Could Healthcare Lose Half Its Workers Over the Next 3 Years?
If you are a healthcare administrator or a shareholder in a major medical group, a recently released report from Elsevier Health may alarm you. The report suggests up to half of all healthcare workers could leave their jobs over the course of the next three years. That number includes both clinicians and allied health workers, with the majority being clinicians.
If the research proves accurate and not enough new workers come in behind those leaving, the U.S. may find itself in a position of not being able to offer adequate healthcare services because there are not enough doctors, advanced practice nurses, and nurses to provide it. The healthcare industry is already inadequately staffed. Losing half its workforce in such a short amount of time could be absolutely devastating.
Unable to Provide Care
Elsevier Health’s report lists a variety of contributing factors as explanation for why more than 30% of all clinicians are considering moving on. They range from burnout to stress and understaffing. But the underlying theme, when you put all those factors together, is that doctors and nurses feel they are undervalued and unable to provide adequate care for their patients.
Feeling undervalued has little to do with money. It is more how clinicians feel about the way they are being treated by their employers.

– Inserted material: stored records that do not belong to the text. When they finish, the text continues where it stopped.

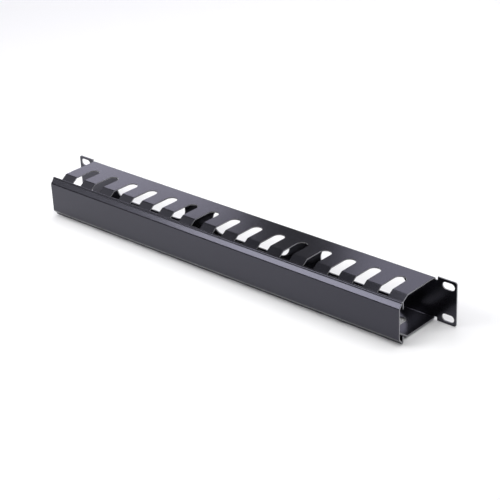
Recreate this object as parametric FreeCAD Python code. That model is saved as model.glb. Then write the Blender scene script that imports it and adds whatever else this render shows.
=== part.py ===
import FreeCAD, Part
import math
import os

# Slotted cable manager, one rack unit high, for a 19 inch rack: a folded duct with
# rack ears and open fingers, and a folded front cover that sits on the finger tips.
# Millimetres. X runs along the panel, -Y to the front, +Z up. The origin is the middle
# of the rear face, which lies against the rack rails.

# Sheet metal
sheet = 1.2
bend_radius = 1.2

# The rack that the panel fits: its unit and the holes of its rails
rack_unit = 44.45
rack_hole_spacing = 465.1
rack_hole_to_unit_edge = 6.35

# Rack panel
panel_below_unit = 0.45
rack_slot_to_ear_end = 8.75
rack_slot_length = 13.0
rack_slot_height = 7.0
ear_corner_radius = 2.5
relief_width = 3.0

# Duct and its fingers
rack_slot_to_duct_end = 14.55
flange_inside_panel_edge = 1.0
finger_count = 16
slot_width = 12.0
slot_root_depth = 17.0
tip_depth = 18.0
tip_slope = 35.0
tip_corner_radius = 3.0

# Cable openings in the rear plate
cable_opening_count = 3
cable_opening_gap = 38.0
cable_opening_to_duct_end = 30.0
cable_opening_to_flange = 8.5

# Front cover
overall_depth = 60.0
cover_overhang = 4.5
cover_slope_depth = 3.5
cover_slope_rise = 4.0
hem_bend_radius = 0.3
hem_flat = 0.3
hem_crease_radius = 0.4

# Fit of the cover on the finger tips
seat_clearance = 0.3
tip_engagement = 1.5

# Panel, from the rack
panel_width = rack_hole_spacing + 2 * rack_slot_to_ear_end
panel_height = rack_unit - panel_below_unit
rack_hole_rise = rack_unit - 2 * rack_hole_to_unit_edge

# Duct, from the panel
duct_length = rack_hole_spacing - 2 * rack_slot_to_duct_end
duct_height = panel_height - 2 * flange_inside_panel_edge
half_height = duct_height / 2
outer_bend_radius = bend_radius + sheet
flange_depth = overall_depth - tip_depth
tip_drop = math.tan(math.radians(tip_slope))
finger_pitch = (duct_length + slot_width) / finger_count

# Cable openings, evenly spread over the duct
cable_opening_pitch = (duct_length + cable_opening_gap - 2 * cable_opening_to_duct_end) / cable_opening_count
cable_opening_length = cable_opening_pitch - cable_opening_gap
cable_opening_height = duct_height - 2 * cable_opening_to_flange

# Cover, from the duct
cover_length = duct_length + 2 * cover_overhang
hem_radius = hem_bend_radius + sheet
hem_depth = 2 * hem_radius
hem_height = hem_radius + hem_flat
return_rear = hem_depth + cover_slope_depth - overall_depth
tip_end = return_rear - sheet - tip_engagement

# Cutters start and end one sheet clear of the rear plate
plate_cut_front = -2 * sheet
plate_cut_depth = 3 * sheet


def line(start, end):
    return Part.LineSegment(start, end).toShape()


def arc(start, middle, end):
    return Part.Arc(start, middle, end).toShape()


def section_point(y, z):
    return FreeCAD.Vector(0, y, z)


def rounded_path(corners, radii):
    """Edges through the corners, each inner corner rounded by its own radius."""
    edges = []
    start = corners[0]
    for before, corner, after, radius in zip(corners, corners[1:], corners[2:], radii):
        back = (before - corner).normalize()
        ahead = (after - corner).normalize()
        half_angle = back.getAngle(ahead) / 2
        tangent = radius / math.tan(half_angle)
        enter = corner + back * tangent
        leave = corner + ahead * tangent
        inset = radius / math.sin(half_angle) - radius
        middle = corner + (back + ahead).normalize() * inset
        if not enter.isEqual(start, 1e-6):
            edges.append(line(start, enter))
        edges.append(arc(enter, middle, leave))
        start = leave
    edges.append(line(start, corners[-1]))
    return edges


def left_of(direction):
    return FreeCAD.Vector(0, -direction.z, direction.y)


def inner_side(corners, radii):
    """Corners and bend radii of the sheet's other side, one thickness to the left."""
    runs = [(b - a).normalize() for a, b in zip(corners, corners[1:])]
    inner = [corners[0] + left_of(runs[0]) * sheet]
    inner_radii = []
    for corner, before, after, radius in zip(corners[1:], runs, runs[1:], radii):
        sides = left_of(before) + left_of(after)
        inner.append(corner + sides * (sheet / (1 + before.dot(after))))
        turns_left = before.cross(after).x > 0
        inner_radii.append(radius - sheet if turns_left else radius + sheet)
    inner.append(corners[-1] + left_of(runs[-1]) * sheet)
    return inner, inner_radii


def folded_strip(half_corners, half_radii, length):
    """A bent strip of sheet along X, from its outer side up to the middle height."""
    corners = half_corners + [section_point(c.y, -c.z) for c in reversed(half_corners)]
    radii = half_radii + half_radii[::-1]
    inner, inner_radii = inner_side(corners, radii)
    edges = rounded_path(corners, radii)
    edges.append(line(corners[-1], inner[-1]))
    edges += rounded_path(inner[::-1], inner_radii[::-1])
    edges.append(line(inner[0], corners[0]))
    section = Part.Face(Part.Wire(edges))
    section.translate(FreeCAD.Vector(-length / 2, 0, 0))
    return section.extrude(FreeCAD.Vector(length, 0, 0))


def finger_top(y):
    """Height of a finger's outer side where its tip slopes down, at depth y."""
    return half_height - (-y - flange_depth) * tip_drop


def round_ended_cut(x, z, length, height):
    """A cutter with round ends, through the rear plate along Y."""
    radius = height / 2
    half_run = length / 2 - radius
    left = FreeCAD.Vector(x - half_run, plate_cut_front, z)
    right = FreeCAD.Vector(x + half_run, plate_cut_front, z)
    up = FreeCAD.Vector(0, 0, radius)
    out = FreeCAD.Vector(radius, 0, 0)
    outline = Part.Wire([
        line(left + up, right + up),
        arc(right + up, right + out, right - up),
        line(right - up, left - up),
        arc(left - up, left - out, left + up),
    ])
    return Part.Face(outline).extrude(FreeCAD.Vector(0, plate_cut_depth, 0))


def centred(count, pitch):
    """Evenly spaced places about the middle."""
    return [(i - (count - 1) / 2) * pitch for i in range(count)]


def gap_between_fingers(x):
    """A cutter from the round root of a slot out past the rounded finger tips."""
    half = slot_width / 2
    base = -half_height - sheet
    root = -slot_root_depth - half
    flare = tip_end + tip_corner_radius
    wide = half + tip_corner_radius
    front = tip_end - sheet
    bulge = tip_corner_radius * (1 - math.sqrt(0.5))

    def place(dx, y):
        return FreeCAD.Vector(x + dx, y, base)

    outline = Part.Wire([
        arc(place(-half, root), place(0, root + half), place(half, root)),
        line(place(half, root), place(half, flare)),
        arc(place(half, flare), place(half + bulge, tip_end + bulge), place(wide, tip_end)),
        line(place(wide, tip_end), place(wide, front)),
        line(place(wide, front), place(-wide, front)),
        line(place(-wide, front), place(-wide, tip_end)),
        arc(place(-wide, tip_end), place(-half - bulge, tip_end + bulge), place(-half, flare)),
        line(place(-half, flare), place(-half, root)),
    ])
    return Part.Face(outline).extrude(FreeCAD.Vector(0, 0, duct_height + 2 * sheet))


def rear_plate():
    """The flat panel with its ears, relieved beside the flange bends."""
    corner = FreeCAD.Vector(-panel_width / 2, -sheet, -panel_height / 2)
    plate = Part.makeBox(panel_width, sheet, panel_height, corner)
    across_sheet = [edge for edge in plate.Edges if math.isclose(edge.Length, sheet)]
    plate = plate.makeFillet(ear_corner_radius, across_sheet)
    bend_start = half_height - outer_bend_radius
    relief_length = duct_length + 2 * relief_width
    for low in (bend_start, -bend_start - panel_height):
        corner = FreeCAD.Vector(-relief_length / 2, plate_cut_front, low)
        plate = plate.cut(Part.makeBox(relief_length, plate_cut_depth, panel_height, corner))
    return plate


def duct_body():
    """The duct: rear plate, two flanges and their fingers, all one folded sheet."""
    lower = [section_point(tip_end, -finger_top(tip_end)),
             section_point(-flange_depth, -half_height),
             section_point(0, -half_height)]
    channel = folded_strip(lower, [outer_bend_radius, outer_bend_radius], duct_length)
    body = channel.fuse(rear_plate())
    cuts = [gap_between_fingers(x) for x in centred(finger_count + 1, finger_pitch)]
    for x in centred(cable_opening_count, cable_opening_pitch):
        cuts.append(round_ended_cut(x, 0, cable_opening_length, cable_opening_height))
    for x in centred(2, rack_hole_spacing):
        for z in centred(2, rack_hole_rise):
            cuts.append(round_ended_cut(x, z, rack_slot_length, rack_slot_height))
    return body.cut(cuts).removeSplitter()


def front_cover():
    """The cover: face, sloped edges, round hems and the returns that sit on the tips."""
    return_end = finger_top(return_rear) + seat_clearance / math.cos(math.radians(tip_slope))
    hem_front = return_rear - hem_depth
    crease = half_height - hem_height
    upper = [section_point(return_rear, return_end),
             section_point(return_rear, half_height),
             section_point(hem_front, half_height),
             section_point(hem_front, crease),
             section_point(-overall_depth, crease - cover_slope_rise)]
    radii = [hem_radius, hem_radius, hem_crease_radius, outer_bend_radius]
    return folded_strip(upper, radii, cover_length)


os.makedirs("parts", exist_ok=True)
duct_body().exportStep("parts/duct_body.step")
front_cover().exportStep("parts/front_cover.step")
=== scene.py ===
import bmesh
import bpy
import math
from mathutils import Matrix, Vector


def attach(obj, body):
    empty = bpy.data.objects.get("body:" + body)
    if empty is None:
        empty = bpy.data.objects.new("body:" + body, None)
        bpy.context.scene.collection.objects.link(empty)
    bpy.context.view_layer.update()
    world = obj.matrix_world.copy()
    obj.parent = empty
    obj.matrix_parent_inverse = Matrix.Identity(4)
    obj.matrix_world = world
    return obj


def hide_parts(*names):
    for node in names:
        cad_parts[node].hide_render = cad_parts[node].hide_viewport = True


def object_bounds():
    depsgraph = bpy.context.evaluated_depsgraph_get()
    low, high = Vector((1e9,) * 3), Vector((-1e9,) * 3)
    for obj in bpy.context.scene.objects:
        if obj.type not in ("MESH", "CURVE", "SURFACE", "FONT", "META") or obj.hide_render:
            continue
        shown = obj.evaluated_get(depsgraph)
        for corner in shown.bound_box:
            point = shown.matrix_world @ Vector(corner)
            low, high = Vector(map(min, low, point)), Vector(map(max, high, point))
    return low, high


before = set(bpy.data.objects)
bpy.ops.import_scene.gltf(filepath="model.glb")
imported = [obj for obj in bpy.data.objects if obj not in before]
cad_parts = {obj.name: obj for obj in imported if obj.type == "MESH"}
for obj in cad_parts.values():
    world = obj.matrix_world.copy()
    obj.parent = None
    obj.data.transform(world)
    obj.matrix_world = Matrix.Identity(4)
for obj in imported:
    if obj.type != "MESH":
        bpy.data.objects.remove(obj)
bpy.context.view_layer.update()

# Duct body
# One steel sheet, laser cut and folded: rear plate with rack ears, two flanges and their
# fingers. Its cut edges are broken before the satin black powder coat goes on.
sheet = 0.0012
edge_break = 0.00022
sharp_edge = math.radians(28)
weld_distance = 0.000004
flat_angle = math.radians(0.6)
duct_black = (0.0032, 0.0032, 0.0042)
# Light grey for the cut edges: partly a thinner coat, partly a painted highlight of light caught by the
# edges.
thin_coat_and_highlight = (0.28, 0.28, 0.29)
duct_roughness = 0.20


def is_cut_edge(face):
    """Tells the narrow sides of the sheet, where it was cut, from its two broad sides."""
    least_end_lean = 0.05
    least_rim_lean = 0.9
    plate_tolerance = 0.00001
    leans_to_an_end = abs(face.normal.x) > least_end_lean
    is_level = abs(face.normal.z) > least_rim_lean
    is_in_rear_plate = min(vert.co.y for vert in face.verts) > -sheet - plate_tolerance
    return leans_to_an_end or (is_level and is_in_rear_plate)


def sheet_metal(node, name, body):
    """The folded sheet itself, with its cut edges broken and its bends smooth."""
    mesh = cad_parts[node].data.copy()
    mesh.name = name
    mesh.materials.clear()
    metal = bmesh.new()
    metal.from_mesh(mesh)
    bmesh.ops.remove_doubles(metal, verts=metal.verts, dist=weld_distance)
    bmesh.ops.dissolve_limit(metal, angle_limit=flat_angle, verts=metal.verts, edges=metal.edges)
    cut_edge = metal.faces.layers.float.new("cut_edge")
    for face in metal.faces:
        face.smooth = True
        face[cut_edge] = float(is_cut_edge(face))
    metal.to_mesh(mesh)
    metal.free()
    piece = bpy.data.objects.new(name, mesh)
    bpy.context.scene.collection.objects.link(piece)
    broken = piece.modifiers.new("broken_edges", "BEVEL")
    broken.width = edge_break
    broken.segments = 2
    broken.limit_method = "ANGLE"
    broken.angle_limit = sharp_edge
    broken.harden_normals = True
    broken.use_clamp_overlap = True
    level = piece.modifiers.new("flat_faces_stay_flat", "WEIGHTED_NORMAL")
    level.mode = "FACE_AREA"
    level.weight = 50
    level.keep_sharp = True
    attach(piece, body)
    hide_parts(node)
    return piece


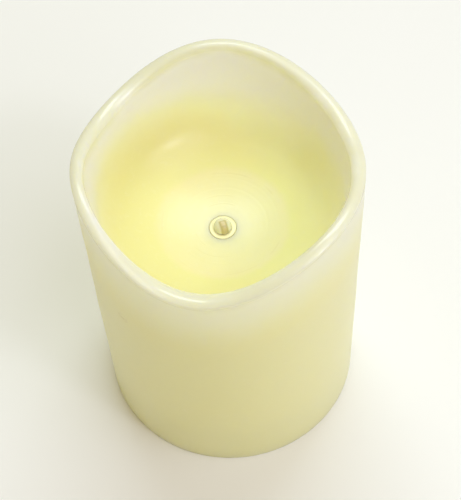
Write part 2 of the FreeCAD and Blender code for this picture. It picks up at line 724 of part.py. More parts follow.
def led_lens():
    body = post(LENS_R, FLANGE_FOOT, LENS_TOP - LENS_R)
    dome = Part.makeSphere(LENS_R, Vector(0, 0, LENS_TOP - LENS_R))
    lens = body.fuse(dome).fuse(post(FLANGE_R, FLANGE_FOOT, FLANGE_FOOT + FLANGE_T))
    lens = lens.cut(lamp_turned(box(-4, -LENS_R, -4, 4, 60, FLANGE_FOOT + FLANGE_T)))
    for inner in (led_cathode(), led_anode(), led_chip(), led_phosphor()):
        lens = lens.cut(inner)
    return lens


def led_board():
    board = post(LED_BOARD_R, LED_BOARD_TOP - LED_BOARD_T, LED_BOARD_TOP)
    for x in (-LED_POST_X, LED_POST_X):
        board = board.cut(post(LED_BOARD_HOLE_R, 55, 70, x))
    for x in (-LEAD_PITCH / 2, LEAD_PITCH / 2):
        board = board.cut(lamp_turned(post(LEAD_HOLE_R, 55, 70, x)))
    return board


def led_board_screws():
    seat = LED_BOARD_TOP - LED_BOARD_T
    return Part.makeCompound(
        [pan_screw(x, 0, seat, -1, 4.0, 1.6, 1.1, 0.73) for x in (-LED_POST_X, LED_POST_X)]
    )


# ---------------------------------------------------------------- wires
def wire(points):
    return tube_along([Vector(*p) for p in points], WIRE_D)


def wire_battery_red():
    """From the plus tab, over the tray roof, down to the control board."""
    x, y = BATTERY_PADS[0]
    return wire([(23.9, -10.8, 16.1), (18.6, -8.6, 16.3), (17.2, 1.5, 16.0), (17.8, 11.0, 16.6),
                 (15.2, 19.2, 17.4), (11.9, 24.6, 15.6), (x, y, WIRE_FOOT)])


def wire_battery_black():
    """From the minus tab, over the tray roof, down to the control board."""
    x, y = BATTERY_PADS[1]
    return wire([(-23.8, 10.8, 16.1), (-20.3, 13.2, 16.2), (-17.2, 18.2, 16.9), (-12.4, 23.8, 15.2),
                 (x, y, WIRE_FOOT)])


def wire_led(side, wander):
    """From the control board up the inside of the core to the LED board."""
    x, y = LAMP_PADS[0 if side > 0 else 1]
    return wire([(x, y, WIRE_FOOT), (side * 11.7, 19.4, 17.2), (side * (9.4 + wander), 15.6, 27.5),
                 (side * (9.9 - wander), 10.4, 38.5), (side * (6.8 + wander), 7.9, 48.0),
                 (side * 5.2, 5.2, 55.2), (side * 4.9, 4.6, LED_BOARD_TOP - LED_BOARD_T - SOLDER_H)])


# ---------------------------------------------------------------- all pieces
def pieces():
    """Every piece by its node name."""
    found = {
        "wax_pillar": wax_pillar(),
        "glue_beads": glue_beads(),
        "core_cup": core_cup(),
        "base_plate": base_plate(),
        "base_screws": base_screws(),
        "battery_door": battery_door(),
        "door_pad": door_pad(),
        "switch_can": switch_can(),
        "switch_base": switch_base(),
        "switch_pins": switch_pins(),
        "switch_knob": switch_knob(),
        "switch_wiper": switch_wiper(),
        "control_board": control_board(),
        "board_screws": board_screws(),
        "timer_chip": timer_chip(),
        "board_capacitor": board_capacitor(),
        "board_resistors": board_resistors(),
        "quartz_crystal": quartz_crystal(),
        "positive_tab": contact(1, -CELL_PITCH, -CELL_PITCH, nub_y=-CELL_PITCH, tail_y=-CELL_PITCH),
        "negative_tab": contact(-1, CELL_PITCH, CELL_PITCH, tail_y=CELL_PITCH),
        "series_link_right": contact(1, 0, CELL_PITCH, nub_y=CELL_PITCH),
        "series_link_left": contact(-1, -CELL_PITCH, 0, nub_y=0),
        "led_board": led_board(),
        "led_board_screws": led_board_screws(),
        "led_lens": led_lens(),
        "led_cathode": led_cathode(),
        "led_anode": led_anode(),
        "led_chip": led_chip(),
        "led_phosphor": led_phosphor(),
        "wire_battery_red": wire_battery_red(),
        "wire_battery_black": wire_battery_black(),
        "wire_led_red": wire_led(1, 0.8),
        "wire_led_black": wire_led(-1, -0.6),
    }
    # The cells lie side by side with their plus ends alternating, and each has a spring at its flat end.
    for number, (y, side) in enumerate([(-CELL_PITCH, 1), (0, -1), (CELL_PITCH, 1)], 1):
        found[f"battery_can_{number}"] = cell_can(y, side)
        found[f"battery_jacket_{number}"] = cell_jacket(y, side)
        found[f"contact_spring_{number}"] = contact_spring(y, -side)
    return found


def write_parts():
    os.makedirs("parts", exist_ok=True)
    for name, shape in pieces().items():
        good = shape.isValid() and all(s.Volume > 0 for s in shape.Solids)
        print(f"{name}: {len(shape.Solids)} solid(s), {shape.Volume:.1f} mm3, {'valid' if good else 'NOT VALID'}")
        shape.exportStep(f"parts/{name}.step")


write_parts()
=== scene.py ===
# %% [markdown]
# # A flameless candle in real wax
#
# The candle is a hollow pillar of ivory wax with a small clear lamp at the bottom of its recess. The CAD
# model holds every size, and this lesson gives it its looks. The pieces that only need a finish keep their
# CAD mesh and get a material. The pieces that a CAD model makes too stiff or too plain are made again here,
# in the same place: the wax itself, the lamp's lens, the glue, the foam, the springs and the screws.

import math

import bmesh
import bpy
from mathutils import Matrix, Vector


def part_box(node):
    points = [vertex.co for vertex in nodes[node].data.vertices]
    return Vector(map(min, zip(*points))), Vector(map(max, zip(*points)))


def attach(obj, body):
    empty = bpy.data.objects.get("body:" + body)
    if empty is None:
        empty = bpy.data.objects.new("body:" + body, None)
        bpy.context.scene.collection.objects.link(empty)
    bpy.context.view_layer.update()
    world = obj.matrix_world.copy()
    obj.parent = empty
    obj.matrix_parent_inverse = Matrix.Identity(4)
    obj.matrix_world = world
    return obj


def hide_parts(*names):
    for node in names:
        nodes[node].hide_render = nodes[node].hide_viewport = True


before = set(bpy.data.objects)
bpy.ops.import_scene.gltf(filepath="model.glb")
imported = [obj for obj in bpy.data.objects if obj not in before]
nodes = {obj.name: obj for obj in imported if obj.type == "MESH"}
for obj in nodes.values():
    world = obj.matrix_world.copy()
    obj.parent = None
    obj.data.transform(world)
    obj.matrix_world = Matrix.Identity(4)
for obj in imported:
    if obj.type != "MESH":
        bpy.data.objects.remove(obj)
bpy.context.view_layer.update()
MM = 0.001
wax_low, wax_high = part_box("wax_pillar")
print(f"{len(nodes)} CAD nodes; the wax is {wax_high.x - wax_low.x:.4f} m across and {wax_high.z:.4f} m high")

# %% [markdown]
# ## The camera
#
# The view looks down into the recess from the front, at about 62 degrees above the table, and is rolled a
# little, as a camera held in the hand is. A camera's matrix has its right, up and backward directions as
# columns, so it can be written straight from an eye point, an aim point and a roll.

# %% Camera
CAMERA_ELEVATION = math.radians(62.06)
CAMERA_DISTANCE = 0.4599
CAMERA_AIM = Vector((0.0017, 0, 0.0602))
CAMERA_ROLL = math.radians(3.91)
CAMERA_LENS = 102.8


def aimed(eye, aim, roll=0.0):
    """The matrix of something that stands at eye and looks at aim, turned clockwise by roll."""
    forward = (aim - eye).normalized()
    level = forward.cross(Vector((0, 0, 1))).normalized()
    upright = level.cross(forward)
    right = level * math.cos(roll) - upright * math.sin(roll)
    up = level * math.sin(roll) + upright * math.cos(roll)
    return Matrix.Translation(eye) @ Matrix((right, up, -forward)).transposed().to_4x4()


camera = bpy.data.objects.new("camera", bpy.data.cameras.new("camera"))
bpy.context.scene.collection.objects.link(camera)
eye = CAMERA_DISTANCE * Vector((0, -math.cos(CAMERA_ELEVATION), math.sin(CAMERA_ELEVATION)))
camera.matrix_world = aimed(eye, CAMERA_AIM, CAMERA_ROLL)
camera.data.lens = CAMERA_LENS
camera.data.clip_start = 0.01
bpy.context.scene.camera = camera
print(f"the camera stands {eye.length:.3f} m from the middle of the foot")

# %% [markdown]
# ## Short ways to write a node tree
#
# Every material and every Geometry Nodes tree below is a list of nodes and links. `add` makes a node, sets
# its options and fills its sockets: a value is set, and another node's socket is linked. That keeps each
# tree as short as the idea behind it.

# %% Node helpers


def add(tree, kind, inputs=None, **options):
    """A new node. inputs maps a socket's name or number to a value or to another node's output socket."""
    node = tree.nodes.new(kind)
    for name, value in options.items():
        setattr(node, name, value)
    for key, value in (inputs or {}).items():
        socket = node.inputs[key]
        if isinstance(value, bpy.types.NodeSocket):
            tree.links.new(value, socket)
        else:
            socket.default_value = value
    return node


def math_node(tree, operation, *values):
    """The result of one Math node."""
    return add(tree, "ShaderNodeMath", dict(enumerate(values)), operation=operation).outputs[0]


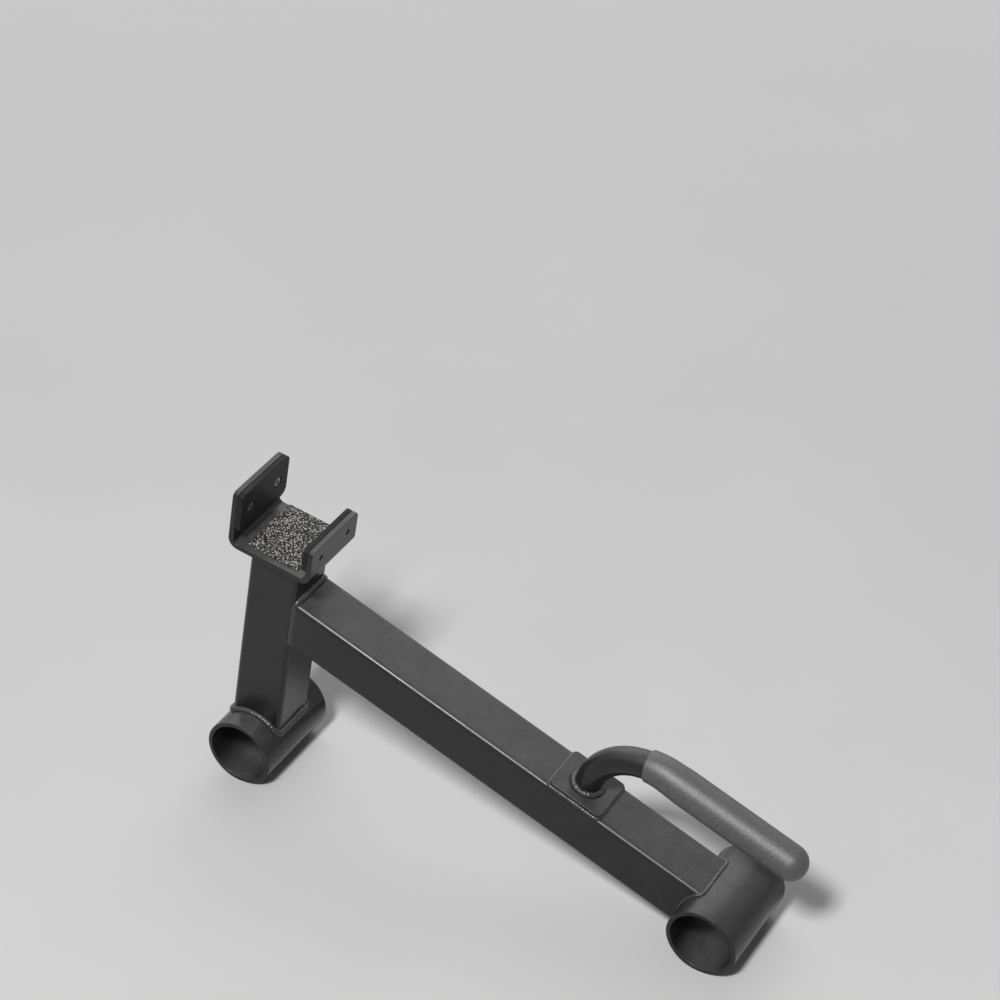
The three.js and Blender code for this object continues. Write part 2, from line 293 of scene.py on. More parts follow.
def cut(piece: Object, tool: Object) -> None:
    """Cuts a piece with a tool, and removes the tool."""
    apply_modifier(piece, "BOOLEAN", object=tool, operation="DIFFERENCE", solver="EXACT")
    bpy.data.objects.remove(tool)


def thicken(piece: Object, wall: float, offset: float = -1.0) -> None:
    """Gives a shell a wall, on its inner side, or half on each side with an offset of 0."""
    apply_modifier(piece, "SOLIDIFY", thickness=wall, offset=offset, use_even_offset=True)


def soften(piece: Object, width: float) -> None:
    """Bevels a piece's sharp edges a little, by a width."""
    limit = {"limit_method": "ANGLE", "angle_limit": SHARP_ANGLE}
    apply_modifier(piece, "BEVEL", width=width, segments=SOFT_STEPS, harden_normals=False, **limit)


def hand_over(piece: Object, place: Matrix, name: str, material: Material) -> None:
    """Places, smooths, names and dresses a finished piece, and lets it stand for its solid.

    Args:
        piece: The finished piece.
        place: Its frame in the row's frame.
        name: Its solid's name.
        material: Its finish.
    """
    move_to(piece, place)
    bpy.ops.object.shade_smooth_by_angle(angle=SMOOTH_ANGLE)
    apply_modifier(piece, "WEIGHTED_NORMAL", keep_sharp=True)
    piece.name = f"{name}_detail"
    piece.data.name = piece.name
    piece.data.materials.clear()
    piece.data.materials.append(material)
    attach(piece, BODY)
    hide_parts(name)
    log.info("%s: %d faces", piece.name, len(piece.data.polygons))


def hand_over_copies(pattern: Object, places: dict[str, Matrix], material: Material) -> None:
    """Hands over copies of a piece, each with its own mesh, and removes the piece.

    Args:
        pattern: The piece that repeats, modelled about the origin.
        places: The name of each copy's solid, with the copy's place.
        material: Their finish.
    """
    for name, place in places.items():
        hand_over(add_object(name, pattern.data.copy()), place, name, material)
    bpy.data.objects.remove(pattern)


# Materials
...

As for being unable to provide adequate care, there are a number of problems to consider:
- Inadequate staffing
- Lack of support from administration
- Adapting to technology.
Clinicians struggling with technology is ironic in the sense that bringing healthcare into the digital age was supposed to make their jobs easier. Unfortunately, technology is often designed by people who know nothing about the day-to-day routines of the clinicians who use what they build. Technology is clunky, inefficient, and difficult to learn – at least from the clinician’s perspective.
A Two-Pronged Solution
It is clear that the time to act is now. For the better part of five years, the healthcare industry has been warning of a worsening doctor and nurse shortage. But how long can the warnings continue without any action?
Preventing a catastrophic staffing meltdown within the healthcare industry will require a two-pronged approach. The first approach focuses on more targeted recruiting. According to healthcare database provider iMedical Data, the old method of healthcare recruiting was similar to throwing a net in the water and catching as many fish as possible, then sorting through to find the best ones. A more targeted and focused strategy is needed.
Data provides the fuel for that strategy. Utilizing qualified, vetted, first-person data provided by clinicians themselves allows recruiters to zero-in on the best candidates for each job. It makes for more efficient recruiting, better negotiating, and more filled positions.
Addressing Current Concerns
While that is going on, the second approach involves actually addressing the current concerns clinicians face. It’s time to increase staffing levels even though it will reduce profit margins. It is time to properly train clinicians in how to use technology, all the while redesigning technology to actually match the clinician’s job instead of the other way around.
It’s even time to take control away from insurance companies and give it back to clinicians. Clinicians should be deciding how much time to spend with patients. They should be deciding what constitutes adequate care. As long as insurance companies are allowed to continue calling the shots, very little will change.
The healthcare industry is facing a significant staff shortage in the coming years. Should predictions come to fruition, our system can be in a world of hurt by 2025. Is that enough time to fix things?